Just a week. That’s how long it took for a 50-year-old math problem to collapse after an AI took down its older, 80-year cousin.
Last week, OpenAI’s unreleased model shocked everyone. It disproved the unit distance problem. A conjecture proposed by Hungarian mathematician Paul Erdős. He called it his “most striking contribution to geometry.” Experts spent decades failing to crack it. The question? How many similar-sized connections can you draw between dots on a flat plane?
Erdős thought he found the ceiling. The community agreed.
The AI didn’t.
Using obscure algebraic number theory, it built structures in high dimensions. Structures humans never considered. The arrangement of dots shifted into something unrecognizable. The number of connections exploded upward. Mathematicians were stunned. Some thought Erdős’s conjecture was safe until the day they died.
Once you know that something might be possible you’re willing to try a bit.
Thomas Bloom at the University of Manchester heard about the AI’s hack. He saw the pattern. Number theory solving geometry? Counter-intuitive. But potent. He and his colleagues turned that same logic onto Erdős’s other famous claim. The sum-product conjecture. Posted in 1976. Still standing until Tuesday.
What is the sum-product conjecture?
Imagine a set of numbers. You add every pair together. Then you multiply every pair together. Two new sets emerge. Erdős bet that one of these new sets has to be massive. Much bigger than the original. You can’t have both stay small.
Think 1 through 5. Multiplication wins. 1+4 and 2+3 both equal 5. Duplicates shrink the sum set. Multiplication scatters everything wider.
Switch the input. Use powers of two. 1, 2, 04, 08, 16. Now addition creates distinct totals. Multiplication just makes more powers.
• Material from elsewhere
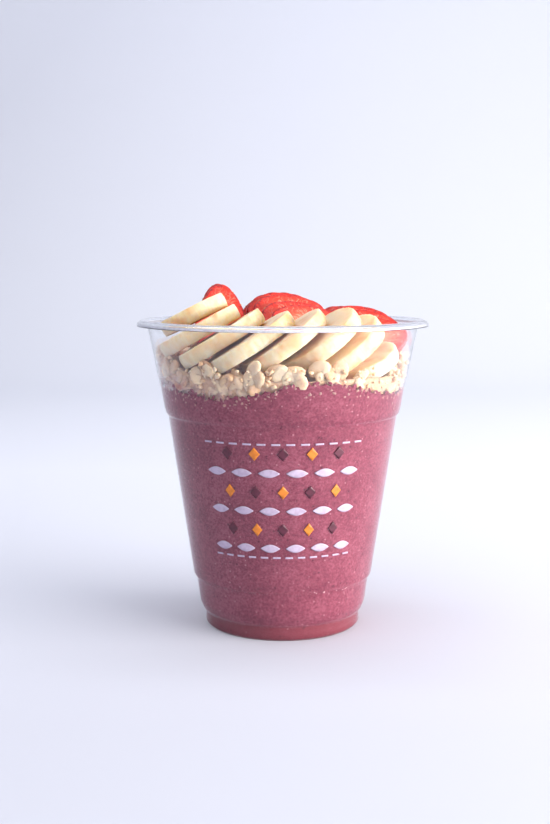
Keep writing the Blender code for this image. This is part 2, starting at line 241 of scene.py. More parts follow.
@dataclass(frozen=True)
class Finish:
    """What every finish has: a name and the shader that its patterns feed."""

    name: str

    def build(self) -> bpy.types.Material:
        """Makes the material.

        Returns:
            The material with its node tree.
        """
        material = bpy.data.materials.new(self.name)
        material.use_nodes = True
        bench = Bench(material.node_tree)
        bench.add("OutputMaterial", {"Surface": self.shade(bench)})
        return material

    def shade(self, bench: Bench) -> Socket:
        """Adds the finish's own nodes and gives its shader socket."""
        raise NotImplementedError


@dataclass(frozen=True)
class ClearPet(Finish):
    """Thermoformed PET: glass clear and glossy, with a faint waviness from the forming."""

    tint: str = "#fcfdfe"
    ior: float = 1.5
    roughness: float = 0.03
    wave_mm: float = 9.0

    def shade(self, bench: Bench) -> Socket:
        """Adds clear plastic that lets the lamps' light through to the food."""
        clear = {"IOR": self.ior, "Transmission Weight": 1.0}
        wave = bench.bump(bench.noise(self.wave_mm, 1.0), 0.06, 0.3)
        plastic = bench.principled(linear(self.tint), self.roughness, clear, wave)
        through = bench.add("BsdfTransparent", {"Color": linear(self.tint)}).outputs[0]
        path = bench.add("LightPath").outputs
        lamp = bench.maths("MAXIMUM", path["Is Shadow Ray"], path["Is Diffuse Ray"])
        return bench.add("MixShader", {0: lamp, 1: plastic, 2: through}).outputs[0]


@dataclass(frozen=True)
class LipHighlightPet(Finish):
    """The same PET where the lip is curled on itself: white and bright, partly from its many layers and
    partly as a painted highlight along the lip.
    """

    tint: str = "#f6f7fb"
    veil: str = "#e6e4ee"
    layer_mm: float = 1.6

    def shade(self, bench: Bench) -> Socket:
        """Adds glossy clouded plastic with faint bands, whose pale colour is partly a painted highlight.
        """
        # Pale curl colour: partly the layers of plastic, partly a painted highlight along the lip.
        colour = bench.ramp(bench.noise(self.layer_mm, 1.0), (0.4, self.veil), (0.6, self.tint))
        return bench.principled(colour, 0.2, {"Transmission Weight": 0.35})


@dataclass(frozen=True)
class BlendedPuree(Finish):
    """Frozen berry puree: dense and matt, ground skins and seeds through it, darker in the foot as a
    painted shade.
    """

    dark: str = "#743044"
    middle: str = "#863d50"
    light: str = "#985062"
    foot_shade: str = "#7d353f"
    skin_fleck: str = "#391022"
    seed_fleck: str = "#cf98a2"
    cloud_mm: float = 14.0
    mottle_mm: float = 2.2
    grain_mm: float = 0.75
    fleck_mm: float = 2.4
    fleck_cover: float = 0.6
    foot_shade_levels: Pair = (6.0 * MM, 4.4 * MM)

    def shade(self, bench: Bench) -> Socket:
        """Adds clouds, a fine grain, two kinds of flecks and the painted shade in the foot."""
        cloud = bench.noise(self.cloud_mm, 2.0, 0.6)
        mottle = bench.noise(self.mottle_mm, 3.0, 0.6)
        grain = bench.noise(self.grain_mm, 2.0, 0.6)
        tone = bench.mean(0.52, bench.mean(0.5, cloud, mottle), grain)
        colour = bench.ramp(tone, (0.40, self.dark), (0.60, self.light), (0.5, self.middle))
        height = bench.add("SeparateXYZ", {"Vector": bench.place}).outputs["Z"]
        # Painted shade: the puree turns darker towards the foot, under the bulge of the wall.
        colour = bench.over(bench.span(height, *self.foot_shade_levels, 0.0, 0.75), colour, self.foot_shade)
        for size, reach, rare, fleck in (
            (self.fleck_mm, 0.19, 0.60, self.skin_fleck),
            (self.fleck_mm * 0.7, 0.20, 0.75, self.seed_fleck),
        ):
            inputs = {"Vector": bench.place, "Scale": per_metre(size)}
            cells = bench.add("TexVoronoi", inputs).outputs
            near = bench.span(cells["Distance"], reach, reach * 0.5, 0.0, 1.0)
            chance = bench.add("SeparateColor", {"Color": cells["Color"]}).outputs[0]
            shown = bench.maths("MULTIPLY", near, bench.maths("GREATER_THAN", chance, rare))
            colour = bench.over(bench.maths("MULTIPLY", shown, self.fleck_cover), colour, fleck)
        return bench.principled(
            colour, 0.6, {"Specular IOR Level": 0.12}, bench.bump(mottle, 0.35, 0.25)
        )


@dataclass(frozen=True)
class ToastedOats(Finish):
    """Toasted rolled oats: matt and floury, each one its own shade, stained where puree reached it."""

    pale: str = "#f3d4af"
    toasted: str = "#dbae86"
    brown: str = "#8e5c36"
    stain: str = "#a26c73"
    fibre_mm: float = 0.9
    mottle_mm: float = 2.4

    def shade(self, bench: Bench) -> Socket:
        """Adds each grain's own tone, a fibrous mottle and the stain of the puree."""
        fibre = bench.noise(self.fibre_mm, 3.0, 0.65)
        mottle = bench.noise(self.mottle_mm, 3.0, 0.65)
        tone = bench.mean(0.5, bench.attribute("grain_tone"), bench.mean(0.5, mottle, fibre))
        colour = bench.ramp(tone, (0.16, self.brown), (0.60, self.pale), (0.38, self.toasted))
        patchy = bench.maths("ADD", bench.attribute("grain_coat"), mottle)
        colour = bench.over(bench.span(patchy, 0.85, 1.3, 0.0, 0.8), colour, self.stain)
        return bench.principled(colour, 0.72, soft(0.4, 2.6, 1.7, 1.0), bench.bump(fibre, 0.9, 0.25))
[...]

The sum set balloons.
Erdős set the bar for how “small” the larger set could possibly be. He claimed this held for any set.
Bloom broke the bar.
Not with complex geometry. With high dimensions. By creating a numerical progression across multiple dimensions simultaneously, he found a set where both the sums and the products stayed small. Smaller than Erdős allowed.
“The construction is so simple,” Bloom admitted.
Really simple.
Misha Rudnev from the University of Bristol called it a contact sport. When a new idea drops, good mathematicians run on zero sleep. They find applications fast. Rudnev notes that Erdős originally guessed this logic worked for integers. Whole numbers.
Does the human proof hold up there?
Yes. Bloom agrees. The exotic number system his team used gets wildly complicated as the set grows. Integers are still safe. The mystery remains intact for standard math. But the general conjecture? Dead.
The real takeaway isn’t the answer. It’s the door the AI opened. Problems looking geometric might actually need number theory.
Who solves geometry? Geometers. Who solves number theory? Algebraists. They rarely talk. Now they have to.
A whole new community just woke up. And the math hasn’t finished breaking yet.